Два императора (Дмитриев) - страница 223

— Так и должно… Вы такая чудная женщина… Ну, а что ваш муж?

— Мы разошлись с ним навсегда.

— Стало быть, вы свободны?

— Свободна, Пётр Петрович… Как ветер в поле, свободна!..

Долго ещё беседовали Пётр Петрович и кавалерист-девица; стали бить зорю, резкий звук барабанов раздался в русском лагере — тогда только Дурова простилась с полковником и отправилась к своему полку.

Глава VII

Что стало с Москвой? Куда девалась её краса? Выжжена, ограблена, разрушена, как будто над Москвой пронёсся страшный ураган и своею силою всё разрушил, всё сокрушил. Сердце москвичей, возвращавшихся на своё пепелище, обливалось кровью… горькие слёзы душили их при взгляде на родной город.

Было октябрьское морозное утро. Несмотря на то что зима ещё не наступала, стояли такие холода, как среди зимы; эти холода и поторопили французов выйти из Москвы.

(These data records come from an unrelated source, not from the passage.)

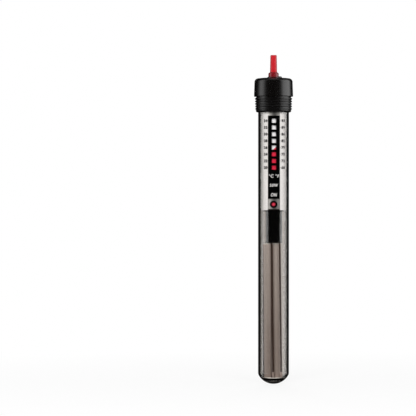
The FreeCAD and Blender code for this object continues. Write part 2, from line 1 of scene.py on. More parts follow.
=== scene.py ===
import json
import math

import bmesh
import bpy
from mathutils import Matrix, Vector, noise


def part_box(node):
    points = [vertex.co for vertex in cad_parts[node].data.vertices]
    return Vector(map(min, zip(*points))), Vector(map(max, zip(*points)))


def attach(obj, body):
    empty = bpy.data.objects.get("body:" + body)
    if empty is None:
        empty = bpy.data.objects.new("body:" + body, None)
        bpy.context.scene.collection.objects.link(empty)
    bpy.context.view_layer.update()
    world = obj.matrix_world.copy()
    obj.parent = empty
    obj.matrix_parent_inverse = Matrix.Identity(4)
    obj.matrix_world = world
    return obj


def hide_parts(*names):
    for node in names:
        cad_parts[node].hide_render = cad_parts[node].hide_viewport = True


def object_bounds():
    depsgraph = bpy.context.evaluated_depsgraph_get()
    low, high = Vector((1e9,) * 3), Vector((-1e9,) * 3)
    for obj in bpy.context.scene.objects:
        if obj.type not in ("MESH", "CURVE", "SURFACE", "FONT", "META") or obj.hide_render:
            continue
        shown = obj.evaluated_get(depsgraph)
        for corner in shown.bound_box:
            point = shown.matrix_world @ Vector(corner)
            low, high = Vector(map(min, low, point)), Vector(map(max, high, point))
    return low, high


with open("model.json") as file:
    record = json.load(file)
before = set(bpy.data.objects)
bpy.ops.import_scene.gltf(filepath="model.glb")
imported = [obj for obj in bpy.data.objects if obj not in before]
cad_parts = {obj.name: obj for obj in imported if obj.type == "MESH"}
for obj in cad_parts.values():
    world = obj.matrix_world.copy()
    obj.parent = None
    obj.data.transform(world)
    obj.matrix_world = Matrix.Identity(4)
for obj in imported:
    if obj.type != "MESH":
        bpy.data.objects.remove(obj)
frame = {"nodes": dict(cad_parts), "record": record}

# Submersible aquarium heater. Metres, in the model's own frame: +Z up the tube, the scale
# faces -Y, and the origin is halfway along the bare glass.

CAD_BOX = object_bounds()
MM = 0.001
TINY = 1e-7
WHITE = (1.0, 1.0, 1.0)

# Glass tube, as (radius, crown, knuckle, height above the tip): its foot is a crown that a
# smaller knuckle blends into the wall
GLASS_OUTSIDE = (11.0 * MM, 12.15 * MM, 4.3 * MM, 0.0)
GLASS_BORE = (9.3 * MM, 26.0 * MM, 2.0 * MM, 3.1 * MM)
GLASS_SEGMENTS = 256
GLASS_ARC_STEPS = 28
GLASS_IOR = 1.47
# The tube widens by FLARE inside the boot, from and to these heights above the boot's lower edge
FLARE = 0.6 * MM
FLARE_START = -0.2 * MM
FLARE_END = 3.9 * MM

# Lettering on the curved scale and liner: sizes are (width, height), and angles are in degrees
# from the front
SCALE_R = 9.15 * MM
INK_LIFT = 0.03 * MM
INK_DEPTH = 0.02 * MM
LETTER_SPACING = 1.15
DIGIT_WEIGHT = 0.075
LETTER_CURVE_STEPS = 4
WINDOW_COUNT = 8
WINDOW_Z0 = 53.6 * MM
WINDOW_PITCH = 4.76 * MM
NUMBERS = {
    "numbers_celsius": ((20, 22, 24, 26, 28, 30, 32, 34), -37.2, (2.9 * MM, 2.15 * MM)),
    "numbers_fahrenheit": ((68, 72, 75, 79, 82, 86, 89, 93), 43.1, (3.2 * MM, 2.15 * MM)),
}
TICKS_DEG = ((-28.4, -26.6), (26.6, 29.6))
TICK_HALF_HEIGHT = 0.12 * MM
TICK_PARTS = 4
# Text, x, z, size and slant
SCALE_TEXT = (
    ("\u00b0C", -1.95 * MM, 47.6 * MM, (3.5 * MM, 2.3 * MM), 0.1),
    ("\u00b0F", 2.4 * MM, 47.6 * MM, (2.6 * MM, 2.3 * MM), 0.1),
    ("50W", 0.0, 41.0 * MM, (5.6 * MM, 2.2 * MM), 0.1),
    ("ON", 0.0, 34.2 * MM, (4.2 * MM, 2.4 * MM), 0.3),
)

# Heating element
WIRE_R = 0.32 * MM
WIRE_PITCH = 0.7 * MM
WIRE_SIDES = 6
STEPS_PER_TURN = 40
# How much the turns' radius wanders, how far along the noise each turn moves, and where across
# the noise it is read for a winding of a given radius
WANDER = 0.012
WANDER_PER_TURN = 0.9
WANDER_SEED = 500.0
END_RING = 0.2 * MM

# Fibre wad: its shares of the end cushion's half size, and the tufts on its surface
WAD_ROUND = 0.96
WAD_TALL = 0.94
WAD_TOP = 0.75
TUFT_SCALE = 6.0
TUFT_DEPTH = 0.05
TUFT_SHRINK = 0.04


def middle(node):
    """Centre of a CAD node's box."""
    low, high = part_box(node)
    return (low + high) / 2


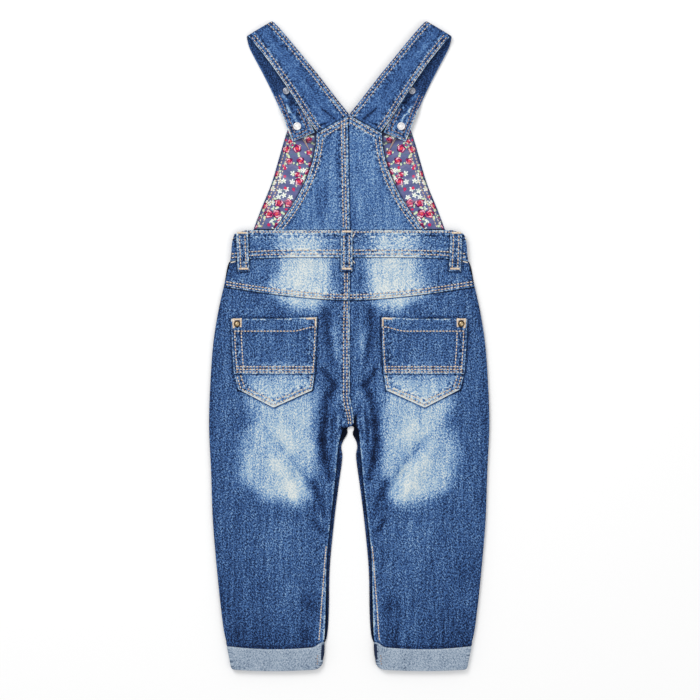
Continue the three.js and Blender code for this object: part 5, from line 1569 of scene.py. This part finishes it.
def sewInseams():
    for side in (-1, 1):
        ys = np.linspace(-200, -296, 60)
        xs = backInseamX(ys) + inseamRow(ys)
        sew(np.stack([side * xs, ys], axis=-1), lambda x, y: legHigh(x, y, 1) - 0.1, pitch=2.7)


def sewLining():
    for side in (-1, 1):
        for offset in (2.6, 6.4):
            ys = np.linspace(117.5, 206, 60)
            xs = bibSideX(ys) - 1 - offset
            sew(np.stack([side * xs, ys], axis=-1),
                lambda x, y: np.full_like(x, garment["denim"] + garment["gap"] + garment["lining"] + 0.05))


def makeStitches():
    sewSeams()
    sewPockets()
    sewLoops()
    sewStraps()
    sewInseams()
    sewLining()
    size = {key: value * 0.001 for key, value in stitching.items()}
    for key, material, share in (("tan", "thread", 1.08), ("strap", "thread", 0.84), ("dim", "dimThread", 0.9)):
        starts, ends, ups = zip(*sewn[key])
        threads(f"{key}Thread", starts, ends, ups, size["width"] * share, size["height"], finish[material])
        print("stitches", key, len(starts))
    # loose ends of thread on the lining, and cream ends by the belt loops
    flat = garment["denim"] + garment["gap"] + garment["lining"]
    loose, ends = [], []
    for side in (-1, 1):
        for (x1, y1), (x2, y2) in (((46.8, 207), (38.2, 192.4)), ((44.6, 205.5), (39.4, 194.0))):
            loose.append((toMetres(np.array(side * x1), np.array(y1), flat + 0.5),
                          toMetres(np.array(side * x2), np.array(y2), flat + 0.5), up))
        for x1, y1, x2, y2 in ((118.4, 82.5, 113.2, 84), (117.6, 105.6, 115.4, 107.4)):
            ends.append(creamEnd(side * x1, y1, side * x2, y2, lambda x, y: (yokeHigh(x, y, side) if y1 < 90 else bandHigh(x, y))))
    ends.append(creamEnd(3.0, 107.5, 5.4, 111.8, bandHigh))
    ends.append(creamEnd(3.4, 85.0, 5.7, 82.0, lambda x, y: yokeHigh(x, y, 1)))
    threads("looseThread", *zip(*loose), 0.00042, 0.0004, finish["dimThread"])
    threads("creamThread", *zip(*ends), 0.00065, 0.0005, finish["paleThread"])


def creamEnd(x1, y1, x2, y2, height):
    x1, y1, x2, y2 = (np.array(float(v)) for v in (x1, y1, x2, y2))
    return toMetres(x1, y1, height(x1, y1) + 0.3), toMetres(x2, y2, height(x2, y2) + 0.3), up


# Snaps and rivets
def turned(name, centre, profile, material, node, sides=48):
    # a turned piece standing on centre, from (radius, height) pairs
    turns = np.linspace(0, 2 * math.pi, sides, endpoint=False)
    points = []
    for radius, height in profile:
        for turn in turns:
            points.append((radius * math.cos(turn), radius * math.sin(turn), height))
    points = np.array(points) * 0.001 + np.array(centre)
    faces = []
    for i in range(len(profile) - 1):
        for k in range(sides):
            m = (k + 1) % sides
            faces.append((i * sides + k, i * sides + m, (i + 1) * sides + m, (i + 1) * sides + k))
    last = (len(profile) - 1) * sides
    faces.append(tuple(range(sides))[::-1])
    faces.append(tuple(range(last, last + sides)))
    uv = points[:, :2]
    piece = meshFrom(name, points, faces, uv, np.ones((len(points), 4)), material)
    if node:
        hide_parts(node)
    return piece


def makeSnaps():
    for word, side in (("left", -1), ("right", 1)):
        for number, radius in ((1, 4.0), (2, 3.5)):
            node = f"snap_{number}_{word}"
            low, high = (np.array(v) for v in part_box(node))
            centre = ((low[0] + high[0]) / 2, (low[1] + high[1]) / 2, low[2])
            k = radius / 4.0
            profile = [(3.3 * k, 0), (3.9 * k, 0.1), (4.0 * k, 0.5), (3.85 * k, 0.95), (3.5 * k, 1.2), (3.1 * k, 1.25),
                       (2.75 * k, 1.1), (2.6 * k, 0.7), (2.4 * k, 0.42), (2.15 * k, 0.42), (1.95 * k, 0.66), (1.2 * k, 0.76),
                       (0.5 * k, 0.8), (0.05, 0.8)]
            metal = finish["snapDull"] if number == 2 else finish["snap"]
            turned(f"snapCap_{number}_{word}", centre, profile, metal, node)
        node = f"rivet_{word}"
        low, high = (np.array(v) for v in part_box(node))
        centre = ((low[0] + high[0]) / 2, (low[1] + high[1]) / 2, low[2] - 0.0003)
        profile = [(3.0, 0), (3.3, 0.12), (3.3, 0.45), (3.05, 0.72), (2.6, 0.80), (2.35, 0.66), (1.0, 0.6), (0.04, 0.6)]
        turned(f"rivetRim_{word}", centre, profile, finish["rim"], node)
        profile = [(2.1, 0.62), (2.2, 0.72), (2.1, 0.95), (1.75, 1.22), (1.3, 1.42), (0.8, 1.58), (0.3, 1.66), (0.04, 1.67)]
        turned(f"rivetDome_{word}", centre, profile, finish["brass"], None)


# Make everything
for word, side in (("left", -1), ("right", 1)):
    makeFrontLeg(word, side)
    makeLeg(word, side)
    makeCuff(word, side)
    makeYoke(word, side)
    makeBib(word, side)
    makeStrap(word, side)
    makePocket(word, side)
    print("cloth of the", word, "side made")
makeBand("frontWaistband", "waistband_front", False)
makeBand("backWaistband", "waistband_back", True)
makeFrontBib("frontBib", "front_bib", 0.0, 0.0, garment["denim"], finish["front"], False)
makeFrontBib("frontBibLining", "front_bib_lining", 1.0, garment["denim"] + garment["gap"], garment["lining"],
             finish["print"], True)
for word, middle in beltLoop["centres"].items():
    makeLoop(word, middle)
print("bands, front bib and loops made")
makeStitches()
makeSnaps()
print("stitches, snaps and rivets made")

# Floor, light and camera
studio = {"distance": 2.40, "lens": 120.0, "frame": 0.700, "centreX": 0.0008, "centreY": -0.0045 + drawingShift * 0.001,
          "key": 20.0, "fill": 8.0, "world": 0.70}
bpy.ops.mesh.primitive_plane_add(size=6, location=(0, 0, -0.0004))
floor = bpy.context.object
floor.name = "tableTop"
floorMaterial, floorTree, floorShader = newMaterial("white table", 0.7, specular=0.1)
soft = addNode(floorTree, "TexNoise", {"Scale": 3.0, "Detail": 1.0})
floorTree.links.new(blend(floorTree, soft.outputs["Fac"], (0.90, 0.90, 0.90, 1), (0.915, 0.915, 0.915, 1)),
                    floorShader.inputs["Base Color"])
floor.data.materials.append(floorMaterial)

world = bpy.data.worlds.new("studio")
bpy.context.scene.world = world
world.use_nodes = True
world.node_tree.nodes["Background"].inputs["Color"].default_value = (1, 1, 1, 1)
world.node_tree.nodes["Background"].inputs["Strength"].default_value = studio["world"]


def softbox(name, place, size, power):
    data = bpy.data.lights.new(name, "AREA")
    data.shape = "SQUARE"
    data.size = size
    data.energy = power
    light = bpy.data.objects.new(name, data)
    light.location = place
    bpy.context.scene.collection.objects.link(light)
    target = np.array([0.0, 0.0, 0.0]) - np.array(place)
    from mathutils import Vector
    light.rotation_euler = Vector(target).to_track_quat("-Z", "Y").to_euler()


softbox("keySoftbox", (-0.75, 1.15, 1.55), 0.9, studio["key"])
softbox("fillSoftbox", (0.9, -0.6, 1.9), 1.6, studio["fill"])

camera = bpy.data.cameras.new("camera")
camera.lens = studio["lens"]
camera.sensor_width = 36.0
distance = studio["frame"] / 2 / (18.0 / studio["lens"])
view = bpy.data.objects.new("camera", camera)
view.location = (studio["centreX"], studio["centreY"], distance)
view.rotation_euler = (0, 0, 0)
camera.clip_start, camera.clip_end = 0.1, 20
bpy.context.scene.collection.objects.link(view)
bpy.context.scene.camera = view
bpy.context.scene.view_settings.view_transform = "Standard"
bpy.context.scene.view_settings.look = "None"
print("stage set")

По выжженной и опустошённой Никольской улице шли две женщины: одна цвела здоровьем и молодостью, другая была болезненная, исхудалая; это были Марья, мать Николая Цыганова, и его жена Глаша.

Во время занятия Москвы французами обе женщины укрывались в Сокольническом лесу; там, у лесничего, в полуразвалившейся хибарке, приютились Марья со своей невесткой; хлеб добывали они в находящейся вблизи Сокольнического леса деревушке, и как только проведали, что французы оставили Москву, обе женщины поспешили в город, где на Остоженке у них был небольшой, но красивой архитектуры домик, хорошо обставленный, который купил Николаю и его матери князь Владимир Иванович Гарин и где тихо и мирно жили они до рокового 1812 года. В этот тяжёлый год Николай пошёл в ополченцы, а его мать и жена укрылись от неприятеля в лесу; всё, что составляло ценность, взяли они частью с собою, а частью зарыли глубоко в своём саду. Теперь, когда миновала лихая пора, Марья и Глаша возвращались в своё жилище; шли они тихо, робко оглядываясь по сторонам; Марья от усталости едва волочила ноги.

— Матушка, устала ты, сердечная? — с участием спросила у Марьи молодая женщина.

— Устала, Глаша, ноги болят, и сердце что-то сильно щемит, замирает, — ответила Марья, тяжело дыша.

— Это, родная, от усталости. Давай вот тут присядем, отдохнём, — сказала Глаша и села на обгорелые брёвна.

Марья последовала её примеру.

Улица, по которой они шли, была завалена обгорелыми брёвнами, мусором, железом, изломанною мебелью. По правую сторону улицы находились торговые ряды, и буквально все лавки были ограблены; чего французы не могли унести с собою, то выкидывали на улицу и предавали уничтожению, то есть рвали, коверкали, ломали.